Набег язычества на рубеже веков - страница 31
«Содержание поэтической жизни, – писал А. Белый в наброске статьи «Ритм и смысл», – жизнь образом: слово – образ поэзии; мифология его породила; а история философии есть рождение понятий из образов мысли; в современности слово разбито: на образ и термин.
Но эти две половинки разбитого слова убиты в отдельности; и – неслиянны в единстве; смерть души слова – в термине; и смерть плоти его – в раскричавшейся ныне материи футуристических звуков, желающих свергнуть смысл; глоссализм и логизм, уничтожая себя, уничтожают друг друга; двоякое пожирание смысла в пределах понятий звуков ведет к угасанию ритма давно.
И ритмический смысл, и осмысленный ритм – кажутся невероятными парадоксами для поэтик и логик.

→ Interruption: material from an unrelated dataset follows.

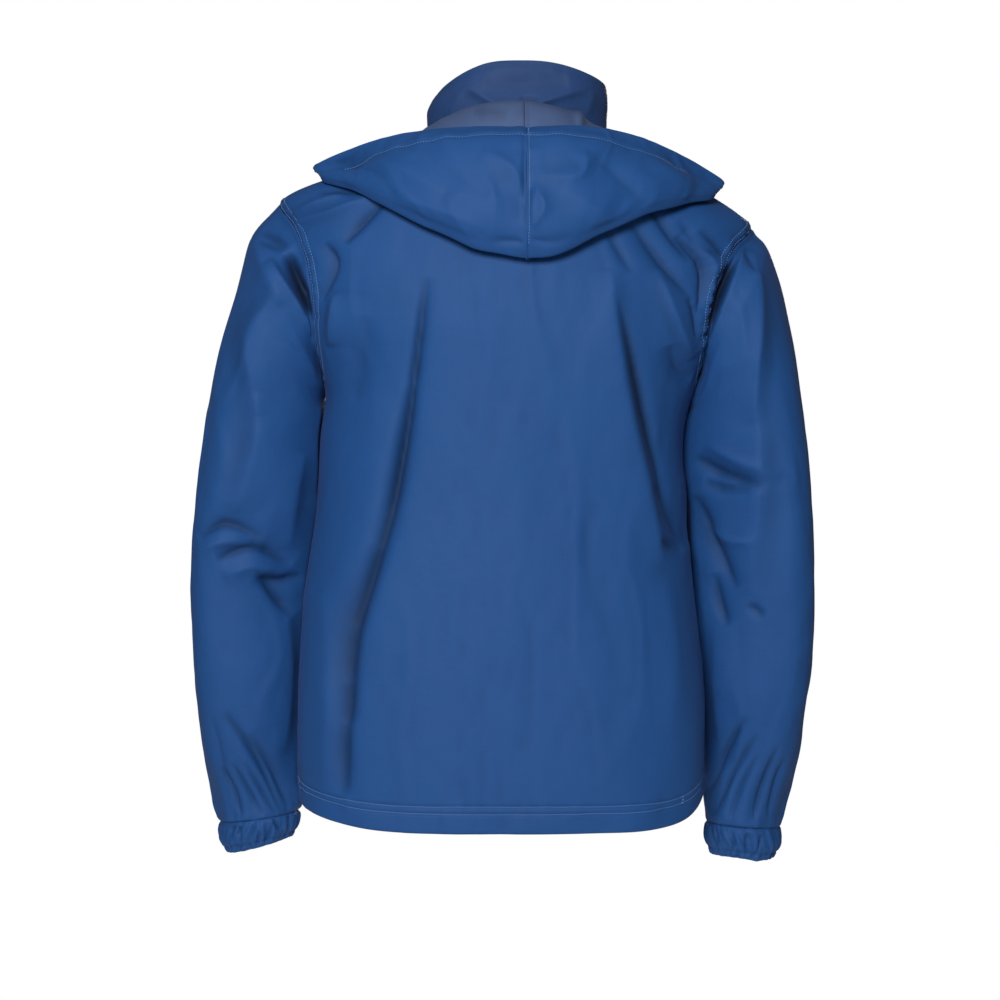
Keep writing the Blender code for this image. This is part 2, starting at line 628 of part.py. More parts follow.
back = panel_points(seamed(1, -1, BACK_COLUMNS), back_turn)
zip_to_side = seamed(0, 1, FRONT_COLUMNS)
front_left = panel_points(zip_to_side, lambda share, up: front_turn(share, up, 1))
front_right = panel_points(zip_to_side, lambda share, up: front_turn(share, up, -1))
body_tree = search_tree(((back, False), (front_left, False), (front_right, True)))
cloth("back", back, CLOTH)
cloth("front_left", front_left, CLOTH)
cloth("front_right", front_right, CLOTH, flip=True)
cloth("sleeve_left", sleeve_points(SLEEVE_LEFT, 1, SLEEVE_LEFT_FOLDS), CLOTH, closed=True, flip=True)
cloth("sleeve_right", sleeve_points(SLEEVE_RIGHT, -1, SLEEVE_RIGHT_FOLDS), CLOTH, closed=True)
cloth("cuff_left", cuff_points(SLEEVE_LEFT, 1), CUFF_CLOTH, closed=True, flip=True)
cloth("cuff_right", cuff_points(SLEEVE_RIGHT, -1), CUFF_CLOTH, closed=True)
cloth("collar", collar_points(), COLLAR_CLOTH)
cloth("hood_left", hood_points(HOOD_LEFT, 1), CLOTH)
cloth("hood_right", hood_points(HOOD_RIGHT, -1), CLOTH, flip=True)
zip_half("zip_left", 1)
zip_half("zip_right", -1)
zip_slider()
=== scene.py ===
"""A hooded parka of light woven nylon, zipped up and filled out with nobody in it, seen from behind.

Everything is in one frame: the origin is the middle of the neck opening, +Z is up, the front faces
-Y and the wearer's left is +X. Tables are in millimetres. "left" and "right" are the wearer's.
"""

import contextlib
import functools
import math

import bpy
import numpy as np
from mathutils import Matrix, Vector
from mathutils.bvhtree import BVHTree
from mathutils.kdtree import KDTree


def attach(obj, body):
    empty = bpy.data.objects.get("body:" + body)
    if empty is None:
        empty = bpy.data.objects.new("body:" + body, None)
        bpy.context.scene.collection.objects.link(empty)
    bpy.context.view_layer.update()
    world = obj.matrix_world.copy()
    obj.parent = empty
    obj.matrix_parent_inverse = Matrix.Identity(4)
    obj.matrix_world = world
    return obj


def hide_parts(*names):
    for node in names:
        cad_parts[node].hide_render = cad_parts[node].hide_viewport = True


bl_info = {
    "name": "Hooded parka",
    "version": (1, 0, 0),
    "blender": (4, 5, 0),
    "location": "3D View > Sidebar > Parka",
    "description": "Makes a hooded nylon parka, one button for each group of its pieces",
    "category": "Object",
}

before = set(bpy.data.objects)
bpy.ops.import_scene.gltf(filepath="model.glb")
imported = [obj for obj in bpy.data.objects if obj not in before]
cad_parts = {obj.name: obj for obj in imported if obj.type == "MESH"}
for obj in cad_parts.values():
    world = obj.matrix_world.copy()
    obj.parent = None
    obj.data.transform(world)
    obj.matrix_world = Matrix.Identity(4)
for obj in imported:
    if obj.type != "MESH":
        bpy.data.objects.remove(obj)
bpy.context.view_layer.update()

MM = 0.001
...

Жест ритмической линии в специальном анализе доказывает обратное: есть ритмический смысл, есть осмысленный ритм; указывает он на то, что какая-то область доселе не вскрыта нам в слове; и есть Слово в слове, соединяющее ритм и смысл в нераздельность; и рассудочный смысл, поэтический ритм лишь проекции какого-то нераскрытого ритмосмысла»>23.
Таким образом, язык для А. Белого есть не только «непосредственная действительность мысли», но в той же мере и непосредственная действительность чувства, в нем объективируется не только сознание, но и «бессознание». Потому слово по его природе есть синтез всех духовных начал жизни. Превращение же его то ли в однозначный логический термин, то ли в самодельный живописный или звуковой образ есть смерть этого слова. Все было бы, конечно, так, если бы слово как таковое могло быть сведено то ли к абсолютной рассудочности, то ли к абсолютной чувственности. Но дело в том, что ни рассудочности, ни чувственности в их абсолютной противопоставленности друг другу просто не существует, и потому слово как единство сознания и «бессознания» принципиально неуничтожимо. Можно говорить лишь о тенденции к этому уничтожению в логике и у стихотворцев-экспериментаторов, но пристальный анализ логического текста всегда способен обнаружить скрытую в нем авторскую эмоцию, не говоря уже о том, что стихотворные опыты, в которых звук или цвет приобретают самодовлеющее значение, ближе всего связаны не с чувствами, а именно с рассудочной деятельностью их авторов.
Однако существует ли «Слово в слове», проектирующее себя в сферы рассудочного смысла и поэтического ритма, и может ли оно быть определено как «ритмосмысл»? Для А. Белого это «Слово в слове» есть явление «чистого смысла» в нашем языке и в нашей духовной жизни. Но «что есть чистый смысл?». «Обыкновенно мы думаем, – отвечает на этот им же самим поставленный вопрос Андрей Белый, – чистый смысл есть понятие; и вот нет понимания – превращение слов в номенклатуру понятий. Идеал же понятия – невообразимая, внеобычная значимость; отношение математических величин. И понятия логики – средства для построения Бессодержательных формул, имеющих технический смысл.
Мышление в средствах рассудка – не имеет самостоятельной значимости, потому что рассудочный смысл определяется приложением смыслового понятия к кругу данного опыта…»>24.
Это антигегелевское рассуждение А. Белого представляется вполне убедительным. В самом деле, предел нашей рассудочной деятельности – чистая логика, но сама по себе логика лишь предполагает определенное мировоззрение, сущность которого самой по себе логикой не исчерпывается. Это касается, в частности, и знаменитой логики Гегеля, проистекавшей из вполне скептического мироощущения.